A Funder Looks to an After-School Program to Nurture a New Generation of Inventors

Credit: U.S. Army RDECOM via Flickr (CC BY-SA 2.0) Invention-based innovations hold enormous potential to improve people's lives, create new jobs and industries, and provide the spark that propels economic development. Economist Joseph Schumpeter, writing in the early 20th century, saw invention as a crucial first step in a process of innovation that disrupts the economic status quo and drives development.

Unfortunately, inventors face numerous barriers in bringing their ideas to fruition. For young inventors, often finishing their educations or starting new enterprises, the challenges are even greater. Lemelson Foundationrecognizes these obstacles, but believes fervently in the power of invention and its transformative potential. That's why the funder, based in Portland, Oregon, makes invention the focal point of its funding, which extends to programs in the United States and abroad.

We've written about Lemelson before, and like to check in now and again on this foundation, which occupies a unique niche in the philanthrosphere. Inventions may be an obvious driver of prosperity and progress, but we don't see a lot of funders explicitly focused in this area. A few—like the Kauffman Foundation—support entrepreneurs, many of whom have invented new products and services. But Lemelson is unusually laser-focused on the inventors and the process of invention. The way it's bored into this critical but uncrowded space is a good example of a funder with a high-leverage strategy.

To help nurture a new generation of future American inventors and innovators, Lemelson recently awarded a two-year grant of just under $500,000 to Boston-based Citizen Schools. This national nonprofit strives to enrich middle school education through expanded learning time programs held after the regular school day. Citizen Schools has programs in middle schools across seven states: California, Texas, North Carolina, Massachusetts, Illinois, New Jersey, and New York.

But Citizen Schools does not operate your typical after-school program. Sure, there's the usual dose of academic support, designed to help middle schoolers improve their grades and test scores, but there's another component, one aimed at sparking the kind of critical thought and creativity that gives rise to the transformative inventions that change millions of lives.

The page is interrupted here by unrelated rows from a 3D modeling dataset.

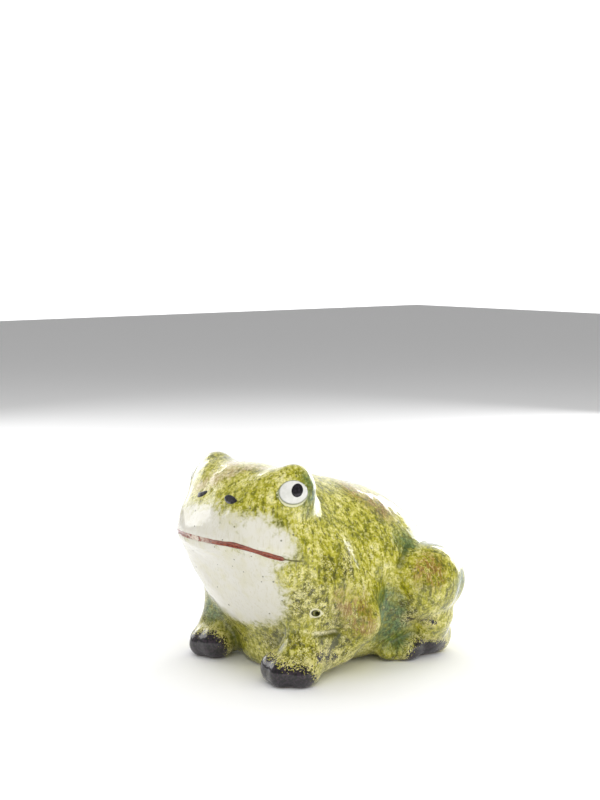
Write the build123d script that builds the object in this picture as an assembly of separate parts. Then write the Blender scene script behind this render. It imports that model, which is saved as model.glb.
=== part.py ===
from build123d import *

import os
from math import asin, cos, degrees, radians, sin

# A ceramic garden frog: a hollow slip-cast body in glazed earthenware, with its eyes, pupils,
# nostrils and mouth laid on as separate bodies of coloured glaze. Nothing on it moves.
# Millimetres. +Z up, the frog faces -Y and its left side is +X. The origin is the centre of
# the space it takes up, on the surface that it sits on.

# ------------------------------------------------------------------ driving dimensions
LENGTH = 144.0  # tip of the muzzle to the end of the rump
MUZZLE_Y = -LENGTH / 2
RUMP_Y = LENGTH / 2
WALL = 5.0  # thickness of the cast clay
VENT_RADIUS = 6.0  # hole in the sole that the slip was drained through
VENT_Y = 12.0

# Cross-sections of head and trunk, each two half ellipses that meet at the widest height:
# distance behind the muzzle, half width, widest height, top, bottom.
# On the head, the widest height is the line of the mouth.
SECTIONS = [
    (0.8, 11.5, 71.0, 76.5, 67.0),
    (3.0, 20.5, 71.0, 81.5, 65.0),
    (7.0, 28.5, 70.8, 87.5, 61.0),
    (12.0, 34.0, 69.5, 94.0, 53.0),
    (19.0, 39.0, 67.5, 100.5, 38.0),
    (28.0, 43.5, 65.0, 104.0, 23.0),
    (39.0, 45.0, 60.0, 104.0, 8.0),
    (53.0, 45.0, 51.0, 101.0, -1.0),
    (70.0, 46.0, 44.0, 97.5, -4.0),
    (89.0, 49.0, 40.0, 93.0, -4.0),
    (107.0, 48.5, 38.0, 87.0, -4.0),
    (122.0, 43.0, 36.0, 77.5, -3.0),
    (134.0, 32.0, 35.0, 64.5, 1.0),
    (140.5, 20.0, 34.0, 51.5, 12.0),
    (143.3, 8.0, 33.0, 40.0, 25.0),
]
MUZZLE_HEIGHT = 71.0
RUMP_HEIGHT = 33.0
TRUNK_HALF_WIDTH = 49.0
TRUNK_HEIGHT = 104.0

# Bumps and limbs of the frog's left side; the right side mirrors them.
EYE_BUMP, EYE_BUMP_RADII = (30.0, -36.6, 94.5), (11.5, 11.7, 13.5)
CHEST, CHEST_RADII = (0.0, -19.0, 8.0), (31.0, 17.5, 13.0)
SHOULDER, SHOULDER_RADIUS = (37.5, -21.0, 60.0), 9.5
ELBOW, ELBOW_RADIUS = (42.0, -5.0, 29.0), 11.5
FOREARM, FOREARM_RADIUS = (30.0, -9.0, 15.0), 11.0
WRIST, WRIST_RADIUS = (33.5, -33.0, 10.0), 10.5
SHIN_TOP, SHIN_TOP_RADIUS = (37.5, -25.5, 48.0), 10.5
SHIN_END, SHIN_END_RADIUS = (34.5, -33.5, 18.0), 10.0
FRONT_TOES = [((26.5, -43.5, 7.5), 8.0), ((34.5, -45.5, 6.5), 7.4), ((41.5, -40.0, 6.5), 6.7)]
FRONT_TOE_STRETCH = 1.5  # how much longer than wide a toe is
THIGH, THIGH_RADII, THIGH_TILT = (44.0, 39.0, 42.0), (19.0, 25.0, 19.8), 0.0
SHANK, SHANK_RADIUS = (44.0, 45.5, 24.0), 11.5
ANKLE, ANKLE_RADIUS = (36.0, 50.0, 13.0), 11.0
HEEL, HEEL_RADIUS = (33.0, 56.5, 9.0), 11.0
HIND_BALL, HIND_BALL_RADIUS = (32.0, 35.0, 8.0), 9.0
HIND_TOES = [((26.0, 30.0, 6.0), 6.0), ((33.0, 28.0, 6.0), 6.5), ((39.0, 34.0, 6.0), 6.0)]
HIND_TOE_STRETCH = 3.0

# Eyes, pupils and nostrils are lentils of glaze, sunk about half way into the clay. The pupils
# and nostrils were put on by hand, so each side has its own, all given as on the left side.
# Radii are along the heading, across it and up; a heading of 0 is straight ahead.
EYE, EYE_RISE, EYE_RADII = (37.2, -43.0, 95.4), 4.0, (3.4, 7.2, 6.6)
EYE_HEADING = 55.0
PUPIL_RADII = (1.1, 3.45, 3.95)
PUPILS = {"left": ((40.5, -43.0, 97.6), 62.0, 11.0), "right": ((38.4, -45.8, 96.6), 47.0, 7.0)}
NOSTRIL, NOSTRIL_HEADING, NOSTRIL_RISE = (11.4, -60.6, 92.6), 8.0, 50.0
NOSTRIL_RADII = {"left": (1.3, 4.6, 2.5), "right": (1.2, 2.7, 2.3)}

# The mouth is a band of red glaze that fills a groove, flush with the clay.
MOUTH_WIDTH = 2.3
MOUTH_DEPTH = 1.4
MOUTH_REACH = 21.0  # how far behind the muzzle its corners are
MOUTH_FALL = 9.0  # degrees that it drops towards the corners


# ------------------------------------------------------------------ helpers
def with_mirror_images(shapes):
    """The shapes of the left side, followed by those of the right side."""
    return shapes + [mirror(shape, about=Plane.YZ) for shape in shapes]


def ellipsoid(centre, radii, tilt=0.0):
    """An ellipsoid with its radii along X, Y and Z, then tilted about X."""
    return Pos(*centre) * Rot(X=tilt) * scale(Sphere(1.0), by=radii)


def lentil(centre, radii, heading, rise):
    """A flattened ellipsoid whose thickness points along the heading, lifted by the rise."""
    facing = Rot(Z=heading) * Rot(X=-rise)
    thickness, across, up = radii
    return Pos(*centre) * facing * scale(Sphere(1.0), by=(across, thickness, up))


def limb(start, start_radius, end, end_radius):
    """A tapering limb with round ends: the skin that hugs a ball at each end."""
    along = Vector(*end) - Vector(*start)
    reach = along.length
    lean = degrees(asin((start_radius - end_radius) / reach))

    def rim(radius, height, angle):
        return (radius * cos(radians(angle)), height + radius * sin(radians(angle)))

    foot, head = rim(start_radius, 0, -90), rim(end_radius, reach, 90)
    with BuildSketch(Plane.XZ) as half:
        with BuildLine():
            ThreePointArc(foot, rim(start_radius, 0, (lean - 90) / 2), rim(start_radius, 0, lean))
            Line(rim(start_radius, 0, lean), rim(end_radius, reach, lean))
            ThreePointArc(rim(end_radius, reach, lean), rim(end_radius, reach, (lean + 90) / 2), head)
            Line(head, foot)
        make_face()
    return Plane(origin=start, z_dir=along) * revolve(half.sketch, axis=Axis.Z)


# ------------------------------------------------------------------ clay body
def cross_section(behind, half_width, widest, top, bottom):
    """One cross-section of head and trunk as a closed wire."""
    plane = Plane(origin=(0, MUZZLE_Y + behind, widest), x_dir=(1, 0, 0), z_dir=(0, -1, 0))
    above = EllipticalCenterArc((0, 0), half_width, top - widest, 0, arc_size=180)
    below = EllipticalCenterArc((0, 0), half_width, widest - bottom, 180, arc_size=180)
    return plane * Wire([above, below])


def head_and_trunk():
    """One smooth skin over the cross-sections, closed at the muzzle and the rump."""
    muzzle = Vertex(0, MUZZLE_Y, MUZZLE_HEIGHT)
    rump = Vertex(0, RUMP_Y, RUMP_HEIGHT)
    return Solid.make_loft([muzzle, *[cross_section(*row) for row in SECTIONS], rump])


def inset(trunk, depth):
    """The trunk drawn in by about one depth all round, towards its middle."""
    middle = TRUNK_HEIGHT / 2
    factors = [(reach - depth) / reach for reach in (TRUNK_HALF_WIDTH, LENGTH / 2, middle)]
    return Pos(0, 0, middle * (1 - factors[2])) * scale(trunk, by=tuple(factors))


def toes(places, stretch):
    """A row of round toes, each a little longer than wide."""
    return [ellipsoid(place, (radius, radius + stretch, radius)) for place, radius in places]


def front_leg():
    return [
        limb(SHOULDER, SHOULDER_RADIUS, ELBOW, ELBOW_RADIUS),
        limb(FOREARM, FOREARM_RADIUS, WRIST, WRIST_RADIUS),
        limb(SHIN_TOP, SHIN_TOP_RADIUS, SHIN_END, SHIN_END_RADIUS),
        *toes(FRONT_TOES, FRONT_TOE_STRETCH),
    ]


def hind_leg():
    return [
        ellipsoid(THIGH, THIGH_RADII, THIGH_TILT),
        limb(SHANK, SHANK_RADIUS, ANKLE, ANKLE_RADIUS),
        limb(HEEL, HEEL_RADIUS, HIND_BALL, HIND_BALL_RADIUS),
        *toes(HIND_TOES, HIND_TOE_STRETCH),
    ]


def above(height, shape):
    """The part of the shape above a height."""
    size = 2 * LENGTH
    return shape & Pos(0, 0, height + size / 2) * Box(size, size, size)


def clay_body(trunk, inlays):
    """The hollow casting: flat sole, vent hole, and a socket for each inlay."""
    left = [ellipsoid(EYE_BUMP, EYE_BUMP_RADII), *front_leg(), *hind_leg()]
    solid = above(0, trunk.fuse(ellipsoid(CHEST, CHEST_RADII), *with_mirror_images(left)))
    hollow = above(WALL, inset(trunk, WALL))
    vent = Pos(0, VENT_Y, WALL) * Cylinder(VENT_RADIUS, 3 * WALL)
    body = solid - hollow - vent
    for inlay in inlays:
        body -= inlay
    return body


# ------------------------------------------------------------------ glaze inlays
def mouth_line(trunk):
    """The band of glaze in the groove of the mouth."""
    size = 3 * TRUNK_HALF_WIDTH
    slab = Pos(0, MOUTH_REACH - size / 2, 0) * Box(size, size, MOUTH_WIDTH)
    slab = Pos(0, MUZZLE_Y, MUZZLE_HEIGHT) * Rot(X=-MOUTH_FALL) * slab
    return (trunk & slab) - inset(trunk, MOUTH_DEPTH)


def face_glazes(side):
    """The eye, pupil and nostril of one side, all as on the frog's left."""
    eye = lentil(EYE, EYE_RADII, EYE_HEADING, EYE_RISE)
    place, heading, rise = PUPILS[side]
    pupil = lentil(place, PUPIL_RADII, heading, rise)
    nostril = lentil(NOSTRIL, NOSTRIL_RADII[side], NOSTRIL_HEADING, NOSTRIL_RISE)
    return {"eye": eye, "pupil": pupil, "nostril": nostril}


trunk = head_and_trunk()
mouth = mouth_line(trunk)
glazes = {f"{name}_left": shape for name, shape in face_glazes("left").items()}
for name, shape in face_glazes("right").items():
    glazes[f"{name}_right"] = mirror(shape, about=Plane.YZ)

nodes = {"clay_body": clay_body(trunk, [mouth, *glazes.values()]), "mouth_line": mouth, **glazes}
for side in ("left", "right"):
    nodes[f"eye_{side}"] = glazes[f"eye_{side}"] - glazes[f"pupil_{side}"]

os.makedirs("parts", exist_ok=True)
for name, shape in nodes.items():
    export_step(shape, f"parts/{name}.step")
    print(name, round(shape.volume, 1), shape.bounding_box())
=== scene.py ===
"""Looks of a glazed ceramic frog: its sculpted casting, what is laid on it, and the glazes of both.

The sculpting is done in millimetres of the real frog and brought into the frame at the end.
+Z is up, the frog faces -Y and its left side is +X. Heading 0 is straight ahead, 90 is the frog's left.
"""
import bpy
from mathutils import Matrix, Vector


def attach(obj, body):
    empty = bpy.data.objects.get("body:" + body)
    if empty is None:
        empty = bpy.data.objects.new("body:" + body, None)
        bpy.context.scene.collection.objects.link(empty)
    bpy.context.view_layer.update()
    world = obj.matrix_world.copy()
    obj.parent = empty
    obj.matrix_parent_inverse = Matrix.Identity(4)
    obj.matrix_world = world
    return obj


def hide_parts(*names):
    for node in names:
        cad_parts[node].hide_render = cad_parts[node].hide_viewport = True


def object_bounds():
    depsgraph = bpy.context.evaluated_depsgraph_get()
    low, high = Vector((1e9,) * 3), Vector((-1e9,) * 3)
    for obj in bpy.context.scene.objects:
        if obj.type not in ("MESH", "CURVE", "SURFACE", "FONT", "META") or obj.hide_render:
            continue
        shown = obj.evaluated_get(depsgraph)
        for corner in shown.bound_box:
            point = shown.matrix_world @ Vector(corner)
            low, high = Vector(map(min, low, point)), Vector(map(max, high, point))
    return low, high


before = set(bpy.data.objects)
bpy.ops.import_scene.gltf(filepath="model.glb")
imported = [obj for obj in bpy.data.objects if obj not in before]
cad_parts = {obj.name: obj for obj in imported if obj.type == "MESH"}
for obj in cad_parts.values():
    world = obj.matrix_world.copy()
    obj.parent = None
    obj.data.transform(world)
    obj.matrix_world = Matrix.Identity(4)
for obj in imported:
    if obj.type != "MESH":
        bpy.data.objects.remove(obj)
cad_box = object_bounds()

from types import SimpleNamespace

import bpy
import numpy as np
from mathutils import Vector

# ------------------------------------------------------------------ the frame
REAL_LENGTH = 144.0  # millimetres from muzzle to rump
LOW, HIGH = (np.array(corner) for corner in cad_box)
MM = (HIGH[1] - LOW[1]) / REAL_LENGTH  # one millimetre of the frog, in metres of the frame
ORIGIN = np.array([(LOW[0] + HIGH[0]) / 2, (LOW[1] + HIGH[1]) / 2, LOW[2]])
MUZZLE_Y = -REAL_LENGTH / 2

SEED = 7
VOXEL = 0.98

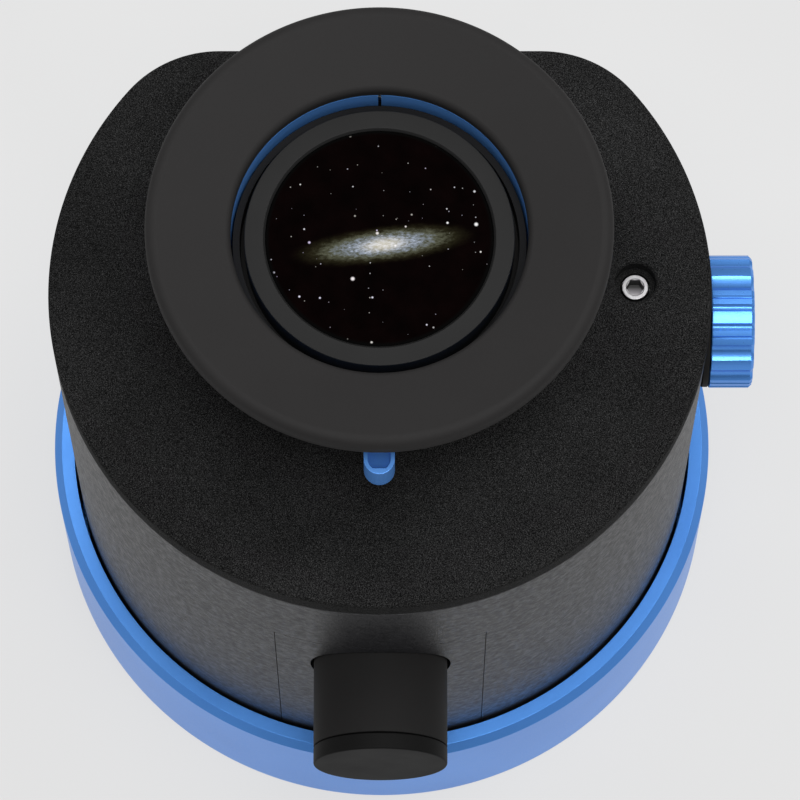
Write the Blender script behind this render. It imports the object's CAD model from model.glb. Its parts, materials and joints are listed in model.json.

A key element of Citizen Schools' approach to after school programs is its apprenticeship component, which turns students into young scientists, engineers, lawyers, business owners, artists, and others by pairing them with successful adults in these fields who serve as volunteer teachers in the program. Funding from Americorps supports the work of these volunteer teachers, known as Teaching Fellows.

Citizen Schools' Teaching Fellows bring their expertise to life for students over a period of 10 weeks, after which each student gives a "WOW! moment," a public presentation of what he or she learned over the course of those 10 weeks. This could involve developing a robot, producing a film, developing a computer program, or many other projects and activities designed to showcase what students learned through this apprenticeship.

The apprenticeship component of Citizen Schools aligns nicely with Lemelson's funding priorities, which emphasize invention and innovation. This is the organization's second grant from Lemelson, which celebrated its 20th anniversary in 2015.

Citizen Schools' model also reflects many of the characteristics of good after-school programs, as described by Columbia University psychologists Jeanne Brooks-Gunn and Jodie Roth, who emphasize that the best programs approach students as resources to develop rather than as problems to be managed. Characteristics of the best after-school programs include helping students develop positive relationships with adults, building on their strengths rather than focusing on weaknesses, giving challenges to which students can rise, and providing enriching activities in which students can participate. Citizen Schools incorporates all of these characteristics, especially through the apprenticeship element of its model.

A growing number of funders have a shown support for the Citizen Schools approach. In addition to Lemelson, the organization's supporters include the Schusterman, Wallace, Gates, and Ford foundations, as well asCarnegie Corporation, Biogen Foundation, Cisco, and Fidelity.

Many funders are interested in after-school programs and other extended learning opportunities for K-12 students. A large number of such programs exist, and there are multiple models and methods — good and bad — for doing extended learning. There is a growing understanding of what effective extended learning looks like, and Citizen Schools appears to have found a winning approach. Lemelson, meanwhile, has found a way to parlay its focus on invention and innovation into a program with enormous long-term potential.